GTA: Vice City and GTA: San Andreas
The team at video games company Rockstar is known for its self-referential humour, especially when it comes to the Grand Theft Auto series, where they’ve been particularly meta and enjoyed breaking the fourth wall. In Vice City, players can jump through the window of a news building – inside, they’ll find a chocolate Easter egg on a pedestal. In the next entry into the series, San Andreas, players can climb atop the lofty Gant Bridge, where they’ll see a sign that reads: “There are no Easter eggs up here. Go away.”

Portal
The aim of this iconic puzzle game is to proceed through the Aperture Science labs, solving the dimension-bending riddles with your portal gun along the way. Throughout the game the player is briefed by the voice of GLaDOS, an AI system that promises the player a cake once all tests are complete. But the cake is a lie! There are two ways we know this: the first is that if you get to the end of the tests, GLaDOS tries to incinerate you in a cavernous furnace; the second is that upon escaping the lab you can go behind-the-scenes to escape the lab. If you know where to look, you’ll find inscriptions, including: “The cake is a lie”. In a comic released between Portal 1 and Portal 2, these wall markings are revealed to be the work of fictional character Doug Rattmann, a lab worker with a history of schizophrenia, who survives GLaDOS’s attempt to murder Aperture’s human staff when it’s first switched on. Such is the cultural impact of Portal, that “the cake is a lie” has become a saying in its own right – meaning the promised reward is actually a fake.

Halo: Combat Evolved
Sometimes Easter eggs are easy to find, and sometimes they are a little harder. In Halo: Combat Evolved, 2001/2’s Game of the Year, players have to work really hard to get the game’s main Easter egg – an additional final cutscene. Players completing the game’s incredibly unforgiving Legendary mode get to see Sergeant Johnson and a Covenant Elite stop fighting and embrace each other, as they realise they are seconds away from dying in a nuclear explosion. Was this extra 20 seconds of cutscene footage worth the slog? Absolutely.

Fallout: New Vegas
We love a pop culture reference and, judging by the amount of Easter eggs in gaming, developers do too. Hidden in the post-nuclear holocaust wastelands of Fallout 4, you’ll find a refrigerator containing a skeleton. There’s nothing unusual there ... until you look closer and find a well-placed fedora inside the fridge, a reference to a scene in Indiana Jones and the Kingdom of the Crystal Skull, where Indy climbs into a fridge to survive a nuclear explosion.
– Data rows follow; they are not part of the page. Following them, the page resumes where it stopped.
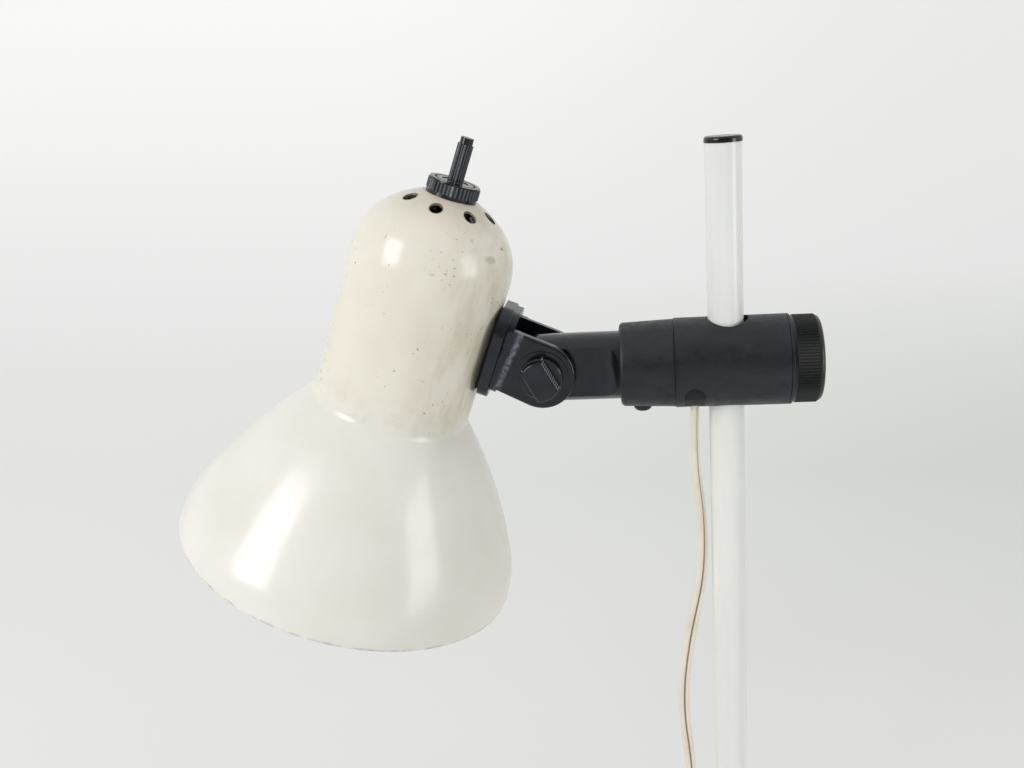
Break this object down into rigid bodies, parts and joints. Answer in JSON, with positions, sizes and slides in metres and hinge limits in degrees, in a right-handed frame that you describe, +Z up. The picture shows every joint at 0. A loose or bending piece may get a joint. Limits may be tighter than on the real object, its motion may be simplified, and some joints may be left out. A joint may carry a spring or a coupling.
{
  "type": "desk lamp",
  "caption": "Desk lamp: spun steel shade on a knuckle arm, clamped on a tubular post that stands on a weighted round base, with its cord coiled beside it.",
  "frame": {"origin": "on the post's axis at the underside of the base, where it stands on the table", "axes": "+Z up along the post; +X along the arm from the shade towards the clamp's knob; the front is -Y"},
  "size_m": [0.3606, 0.19, 0.4372],
  "materials": {
    "cream_enamel": "gloss enamel, inside and outside",
    "white_paint": "gloss paint",
    "cast_weight": "as cast",
    "foot_rubber": "matt",
    "black_fine": "fine grain, satin",
    "black_gloss": "moulded, half gloss",
    "black_rubber": "matt",
    "plated_steel": "zinc plated",
    "brass": "bright",
    "lamp_alloy": "bright",
    "bulb_glass": "inside frosted",
    "brown_resin": "moulded",
    "cord_cream": "satin",
    "flex_white": "satin",
    "pin_nickel": "satin nickel"
  },
  "bodies": {
    "base": {"base_cover": "white_paint", "base_weight": "cast_weight", "base_pad": "foot_rubber", "post_socket": "black_gloss", "socket_nut": "plated_steel"},
    "post": {"post": "white_paint", "post_cap": "black_gloss", "post_stud": "plated_steel", "post_washer": "plated_steel", "post_nut": "plated_steel", "cord_lead": "cord_cream", "cord_coil": "cord_cream", "plug_body": "cord_cream", "plug_pins": "pin_nickel"},
    "clamp": {"clamp_body": "black_fine", "cord_grip": "black_rubber", "end_collar": "black_fine"},
    "plunger": {"clamp_plunger": "black_fine"},
    "clamp_knob": {"clamp_knob": "black_fine", "clamp_screw": "plated_steel"},
    "arm": {"arm_sleeve": "black_gloss", "arm": "black_gloss", "swivel_clip": "plated_steel", "sleeve_screw": "black_gloss", "arm_flex": "flex_white"},
    "head": {"bracket_pad": "black_rubber", "neck_saddle": "black_gloss", "fork": "black_gloss", "friction_discs": "black_rubber", "pivot_nut": "plated_steel", "backing_strip": "plated_steel", "bracket_bolts": "plated_steel", "shade": "cream_enamel", "holder_cap": "brown_resin", "holder_bush": "brass", "holder_washer": "black_gloss", "holder_nut": "black_gloss", "contact_block": "brown_resin", "holder_body": "brown_resin", "screw_shell": "brass", "centre_contact": "brass", "bulb_cap": "lamp_alloy", "bulb_glass": "bulb_glass", "head_flex": "flex_white"},
    "pivot_knob": {"pivot_knob": "black_gloss", "pivot_screw": "plated_steel"},
    "switch": {"switch_spindle": "black_gloss", "switch_rotor": "brown_resin"}
  },
  "joints": [
    {"name": "post_turn", "type": "hinge", "parent": "base", "child": "post", "pos_m": [0, 0, 0], "axis": [0, 0, 1], "continuous": true},
    {"name": "clamp_slide", "type": "slide", "parent": "post", "child": "clamp", "axis": [0, 0, 1], "range_m": [-0.15, 0.075], "deforming": ["cord_lead"]},
    {"name": "plunger_slide", "type": "slide", "parent": "clamp", "child": "plunger", "axis": [1, 0, 0], "range_m": [0, 0.00187]},
    {"name": "clamp_knob_turn", "type": "hinge", "parent": "plunger", "child": "clamp_knob", "pos_m": [0, 0, 0.33], "axis": [1, 0, 0], "range_deg": [0, 540]},
    {"name": "arm_swivel", "type": "hinge", "parent": "clamp", "child": "arm", "pos_m": [0, 0, 0.33], "axis": [1, 0, 0], "range_deg": [-165, 165]},
    {"name": "head_tilt", "type": "hinge", "parent": "arm", "child": "head", "pos_m": [-0.083, 0, 0.33], "axis": [0, 1, 0], "range_deg": [-34, 55]},
    {"name": "pivot_knob_turn", "type": "hinge", "parent": "head", "child": "pivot_knob", "pos_m": [-0.083, 0, 0.33], "axis": [0, -1, 0], "range_deg": [0, 360]},
    {"name": "switch_turn", "type": "hinge", "parent": "head", "child": "switch", "pos_m": [-0.18816, 0, 0.24015], "axis": [0.3704, 0, 0.9289], "continuous": true}
  ],
  "couplings": [
    {"joint": "plunger_slide", "follows": "clamp_knob_turn", "m_per_rad": 0.00019894}
  ]
}
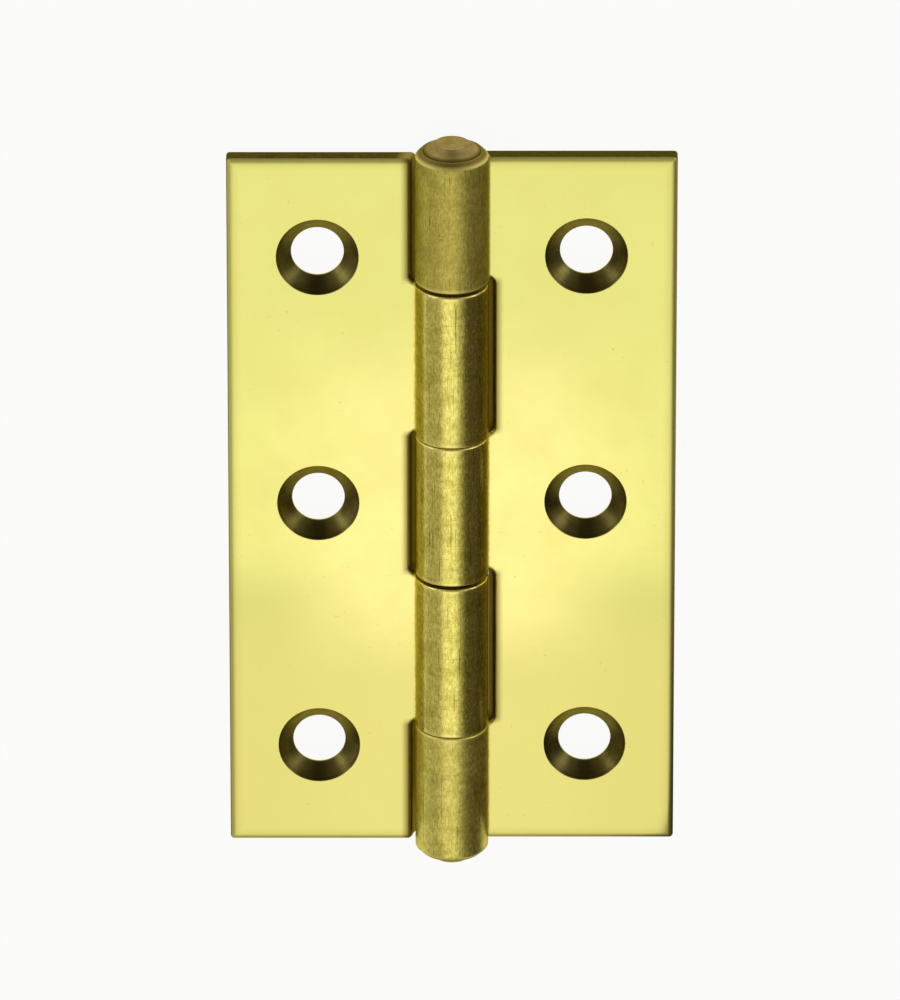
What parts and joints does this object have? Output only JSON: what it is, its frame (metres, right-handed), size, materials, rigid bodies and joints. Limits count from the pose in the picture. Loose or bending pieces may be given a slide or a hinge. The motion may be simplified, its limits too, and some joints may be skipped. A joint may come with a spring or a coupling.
{
  "type": "butt hinge",
  "caption": "Narrow butt hinge, open flat: oblong leaves with countersunk screw holes in line, joined by a knuckled barrel on a fast pin with low conical heads.",
  "frame": {"origin": "middle of the pin's axis, which is also the centre of the hinge's box when it lies open flat", "axes": "+X across the leaves towards the outer edge of the leaf with three knuckles, +Y along the pin, +Z out of the countersunk faces"},
  "size_m": [0.045, 0.0794, 0.0074],
  "materials": {
    "leaf_brass": "drawn and softly polished",
    "pin_brass": "drawn, with turned heads"
  },
  "bodies": {
    "pinned_leaf": {"three_knuckle_leaf": "leaf_brass", "hinge_pin": "pin_brass"},
    "swinging_leaf": {"two_knuckle_leaf": "leaf_brass"}
  },
  "joints": [
    {"name": "leaf_turn", "type": "hinge", "parent": "pinned_leaf", "child": "swinging_leaf", "pos_m": [0, 0, 0], "axis": [0, 1, 0], "range_deg": [-110, 180]}
  ]
}
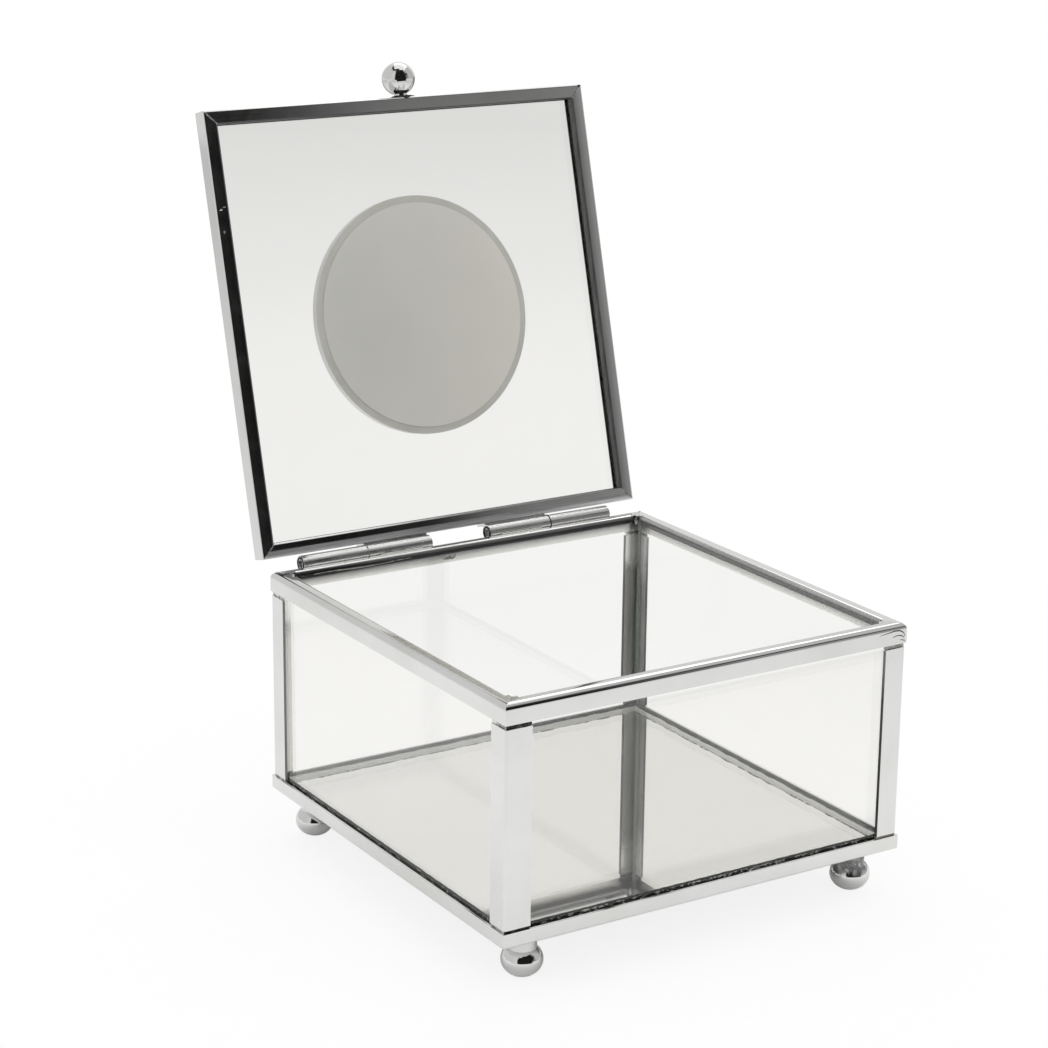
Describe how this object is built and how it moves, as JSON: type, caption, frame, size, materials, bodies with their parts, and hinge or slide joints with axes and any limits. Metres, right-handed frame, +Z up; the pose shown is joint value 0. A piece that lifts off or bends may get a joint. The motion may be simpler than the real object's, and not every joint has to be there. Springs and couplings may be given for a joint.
{
  "type": "glass casket box",
  "caption": "Square glass trinket casket in bright metal strip, with a mirror floor, ball feet and a hinged glass lid with a round medallion and a ball knob.",
  "frame": {"origin": "under the middle of the open box's bounding box, on the surface that the feet stand on", "axes": "+X to the right of the box, -Y out of its front, +Y behind its hinges, +Z up"},
  "size_m": [0.0904, 0.123, 0.1513],
  "materials": {
    "plated_rail": "bright silver plate on folded strip, slightly wavy, solder marks at the mitres",
    "plated_post": "bright silver plate on folded strip, faint vertical drawing lines",
    "plated_ball": "mirror-bright silver plate on turned metal",
    "lid_rail": "bright silver plate on folded strip, darker where it mirrors the room",
    "hinge_metal": "drawn tube with fine lengthwise lines and dull solder",
    "wall_glass": "clear float glass, grey-green at its cut edges",
    "lid_glass": "clear float glass",
    "floor_mirror": "silvered float glass, chipped grey-green cut edges, painted back",
    "medallion_metal": "satin grey disc with a bright turned rim",
    "adhesive_pad": "mottled grey adhesive seen through the glass"
  },
  "bodies": {
    "casket": {"top_rail_front": "plated_rail", "top_rail_back": "plated_rail", "top_rail_left": "plated_rail", "top_rail_right": "plated_rail", "corner_post_front_left": "plated_post", "corner_post_front_right": "plated_post", "corner_post_back_left": "plated_post", "corner_post_back_right": "plated_post", "base_rail_front": "plated_rail", "base_rail_back": "plated_rail", "base_rail_left": "plated_rail", "base_rail_right": "plated_rail", "glass_front": "wall_glass", "glass_back": "wall_glass", "glass_left": "wall_glass", "glass_right": "wall_glass", "mirror_floor": "floor_mirror", "foot_front_left": "plated_ball", "foot_front_right": "plated_ball", "foot_back_left": "plated_ball", "foot_back_right": "plated_ball", "hinge_left_box_leaf": "hinge_metal", "hinge_right_box_leaf": "hinge_metal", "hinge_left_pin": "hinge_metal", "hinge_right_pin": "hinge_metal"},
    "lid": {"hinge_left_lid_leaf": "hinge_metal", "hinge_right_lid_leaf": "hinge_metal", "lid_rail_front": "lid_rail", "lid_rail_back": "lid_rail", "lid_rail_left": "lid_rail", "lid_rail_right": "lid_rail", "lid_glass": "lid_glass", "medallion": "medallion_metal", "medallion_pad": "adhesive_pad", "lid_knob": "plated_ball"}
  },
  "joints": [
    {"name": "lid_hinge", "type": "hinge", "parent": "casket", "child": "lid", "pos_m": [0, 0.03068, 0.0553], "axis": [1, 0, 0], "range_deg": [0, 105]}
  ]
}
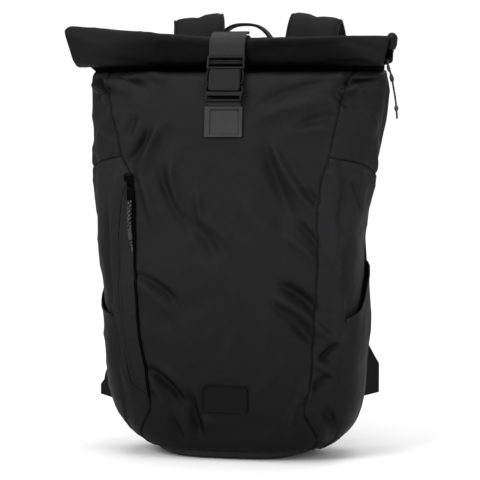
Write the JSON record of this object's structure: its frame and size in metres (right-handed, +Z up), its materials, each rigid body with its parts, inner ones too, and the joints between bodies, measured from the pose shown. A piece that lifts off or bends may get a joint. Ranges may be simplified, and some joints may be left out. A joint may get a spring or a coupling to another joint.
{
  "type": "rolltop backpack",
  "caption": "Soft rolltop backpack standing on its base, top rolled down and held by a webbing strap with a side-release buckle, with side pockets, front zip, grab handle and shoulder straps.",
  "frame": {"origin": "middle of the flat underside of the base", "axes": "+X to the side that is on the right when facing the front, +Y to the back where the shoulder straps are, +Z up"},
  "size_m": [0.3635, 0.1879, 0.479],
  "materials": {
    "shell": "dark charcoal coated nylon, faint sheen",
    "shell_side": "dark charcoal coated nylon, faint sheen",
    "padding": "matte padded nylon and mesh",
    "webbing": "ribbed dark grey webbing",
    "buckle": "satin moulded plastic",
    "patch": "matte soft rubber",
    "zip": "black zip parts",
    "cord": "braided grey cord"
  },
  "bodies": {
    "root": {"front_panel": "shell", "side_panel_left": "shell_side", "side_panel_right": "shell_side", "side_top_left": "shell", "side_top_right": "shell", "back_panel": "padding", "back_yoke": "shell", "base_panel": "shell", "roll_top": "shell", "pocket_left": "shell_side", "pocket_right": "shell_side", "zip_flap": "shell_side", "zip_garage": "zip", "zip_slider": "zip", "zip_pull": "zip", "closure_strap": "webbing", "strap_tail": "webbing", "buckle_ladder": "buckle", "buckle_insert": "buckle", "buckle_prong_left": "buckle", "buckle_prong_right": "buckle", "buckle_socket": "buckle", "buckle_loop": "webbing", "buckle_patch": "patch", "label_patch": "patch", "shoulder_strap_left": "padding", "shoulder_strap_right": "padding", "ladder_lock_left": "buckle", "ladder_lock_right": "buckle", "wing_left": "shell_side", "wing_right": "shell_side", "strap_webbing_left": "webbing", "strap_webbing_right": "webbing", "grab_handle": "webbing", "roll_zip_end": "shell", "roll_zip_slider": "zip", "front_pull_cord": "cord", "front_pull_tail": "cord", "front_pull_sleeve": "cord", "roll_pull_cord": "cord", "roll_pull_line": "cord", "roll_pull_tail": "cord", "roll_pull_knot": "cord", "roll_pull_bead": "cord"}
  },
  "joints": []
}
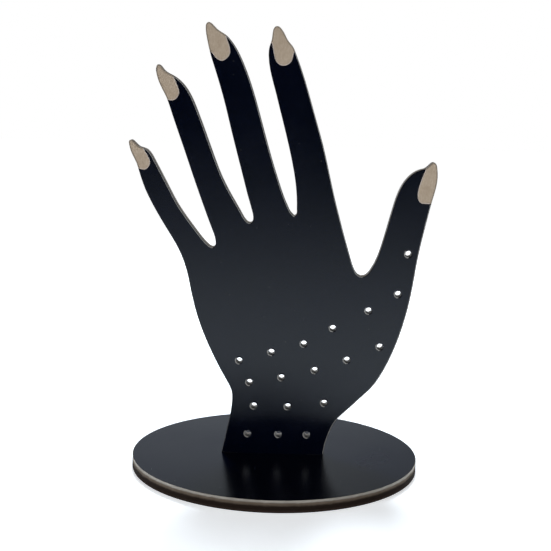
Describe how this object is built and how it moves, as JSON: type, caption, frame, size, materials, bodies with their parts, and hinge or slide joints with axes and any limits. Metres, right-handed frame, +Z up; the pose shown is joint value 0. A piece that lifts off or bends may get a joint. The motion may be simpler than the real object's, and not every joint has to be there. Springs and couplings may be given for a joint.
{
  "type": "hand ring holder",
  "caption": "Upright flat hand with long nails and rows of small holes, slotted into a round base, for rings on the fingers and earrings in the holes.",
  "frame": {"origin": "centre of the round base at its underside, on the flush end of the hand panel's tab", "axes": "+Z up, the hand's engraved face looks along -Y, and +X is towards the thumb"},
  "size_m": [0.1261, 0.12, 0.1838],
  "materials": {
    "hand_board": "satin black faced board, laser-cut charred edges, greige engraved nails",
    "base_board": "satin black faced board, laser-cut charred rim"
  },
  "bodies": {
    "base": {"base_disc": "base_board"},
    "hand": {"hand_panel": "hand_board"}
  },
  "joints": [
    {"name": "hand_lift", "type": "slide", "parent": "base", "child": "hand", "axis": [0, 0, 1], "range_m": [0, 0.015]}
  ]
}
Satoru Iwata, President of Nintendo, delivers a speech during the Nintendo E3 media briefing at the Kodak Theater in Hollywood, California, on July 15, 2008. AFP PHOTO GABRIEL BOUYS (Photo credit should read GABRIEL BOUYS/AFP/Getty Images)
Nintendo’s former president Satoru Iwata. Photograph: Gabriel Bouys/AFP/Getty Images

The Legend of Zelda: Breath of the Wild
The Zelda series has form when it comes to Easter eggs. In the N64’s Ocarina of Time, you could look through a window into Princess Zelda’s garden to see a picture of Mario hanging up. Mario can be found again in the game’s sequel, Majora’s Mask – this time as a mask in the Happy Mask Salesman’s collection. But it’s in 2017’s game of the year, The Legend of Zelda: Breath of the Wild, that we see perhaps the first ever Easter egg to bring a tear to our eye.

During the game’s production, in 2015, Satoru Iwata, the president of Nintendo, died aged 55. To honour him, the developers included an NPC (non-player character) who bore a remarkable likeness to Iwata. The same glasses, the same middle parting – his role in the game is as a watchman, who keeps the roads of Hyrule safe.

There’s more … Speak to the NPC and he tells you to check out the uncannily named Satori Mountain. Arrive there at a certain time on certain nights and if you’re lucky you’ll see a luminous cyan haze surrounding the mountain. Grazing on a lush grove is the source: an ethereal stag called the Lord of the Mountain, said to be the holy reincarnation of a sage that died there, who watches over all the animals of the forest. It’s believed this spirit was a homage to the late Satoru, who watched over Nintendo staff as president for 13 years. Bravo Nintendo. Bravo.